Exploring the Magnetic Properties of Cobalt-Ferrite Nanoparticles for the Development of a Rare-Earth-Free Permanent Magnet

We present for the first time an in-depth magnetic characterization of a family of monodisperse cobalt-ferrite nanoparticles (NPs) with average size covering a broad range of particles sizes (from 4 to 60 nm), synthesized by thermal decomposition of metalorganic precursors. Metal precursors, surfactants, and synthetic parameters were settled in order to fine-tune the particle size, which preserves a narrow particle size distribution. The morphology of the family of cobalt-ferrite NPs shows a size-dependent behavior, evolving from sphere to octahedrons for size larger than 20 nm and passing through a cubic habit for intermediate sizes.

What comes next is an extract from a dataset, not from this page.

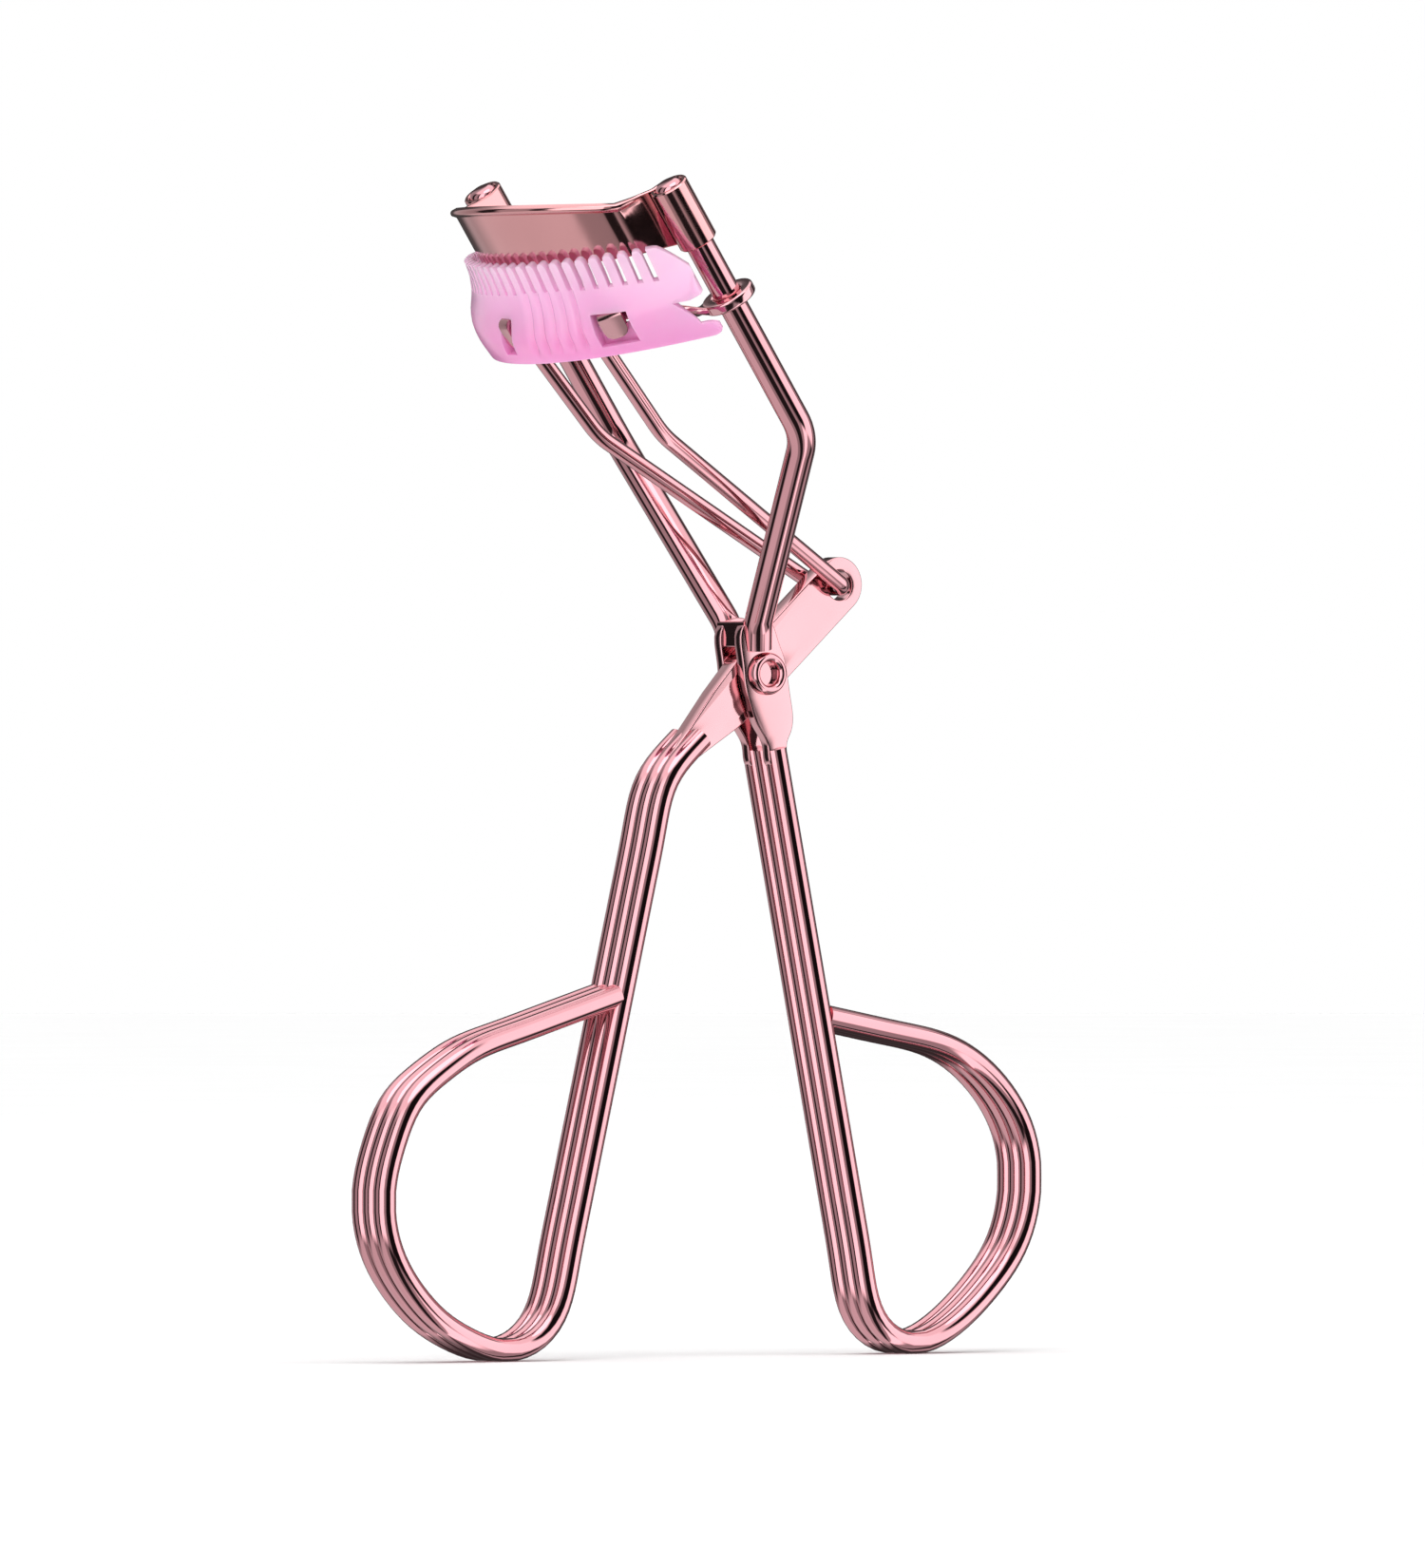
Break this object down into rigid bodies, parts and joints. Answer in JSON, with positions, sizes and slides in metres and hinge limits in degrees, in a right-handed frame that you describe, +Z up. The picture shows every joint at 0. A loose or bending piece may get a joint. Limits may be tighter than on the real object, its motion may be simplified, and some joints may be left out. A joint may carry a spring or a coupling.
{
  "type": "eyelash curler",
  "caption": "Scissor-handled metal eyelash curler with curved jaws on twin guide rods and a clip-on plastic lash comb.",
  "frame": {"origin": "middle of the footprint on the plane that the two finger loops stand on", "axes": "+Z up from the finger loops to the jaws, X across the two handles with the jaws leaning towards -X, Y along the pivot rivet"},
  "size_m": [0.0752, 0.033, 0.1066],
  "materials": {
    "rose_steel": "mirror rose-gold plating on steel",
    "comb_plastic": "glossy translucent pink plastic",
    "pad_rubber": "soft matt silicone rubber"
  },
  "bodies": {
    "frame": {"front_handle": "rose_steel", "pivot_rivet": "rose_steel", "guide_rod_left": "rose_steel", "guide_rod_right": "rose_steel", "upper_jaw": "rose_steel"},
    "lever": {"rear_handle": "rose_steel", "lever_plate": "rose_steel"},
    "jaw": {"lower_jaw": "rose_steel", "silicone_pad": "pad_rubber", "link_hinge_barrel": "rose_steel", "comb_guard": "comb_plastic"},
    "link": {"link_wire": "rose_steel"}
  },
  "joints": [
    {"name": "handle_pivot", "type": "hinge", "parent": "frame", "child": "lever", "pos_m": [0.00593, 0, 0.06189], "axis": [0, -1, 0], "range_deg": [-20, 16]},
    {"name": "jaw_slide", "type": "slide", "parent": "frame", "child": "jaw", "axis": [-0.5678, 0, 0.8231], "range_m": [-0.00435, 0.00348]},
    {"name": "link_swing", "type": "hinge", "parent": "jaw", "child": "link", "pos_m": [-0.01588, 0, 0.09243], "axis": [0, -1, 0], "range_deg": [-0.45, 0.55]}
  ],
  "couplings": [
    {"joint": "jaw_slide", "follows": "handle_pivot", "m_per_rad": 0.0124},
    {"joint": "link_swing", "follows": "handle_pivot", "ratio": -0.025}
  ]
}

The evolution of the magnetic properties was studied as a function of the particle size and shape, particularly focusing on those determining the best performance as permanent magnet. Although saturation and remnant magnetization increase monotonously with size, reaching a constant value above 20 nm, the coercive field exhibits a nonmonotonic behavior with two distinct maxima values for low and room temperature, respectively. In addition, we evaluated the (BH)(max) product, the figure of merit of permanent magnets, obtaining the highest value ever reported in the literature for cobalt-ferrite NPs (i.e., 2.1 MGOe (18 kJ/m(-3)) for 40 nm NPs). This study allowed us to establish, at least on the basis of the (BH)(max) product, the potentiality of cobalt-ferrite nanoparticles in current permanent magnet technology.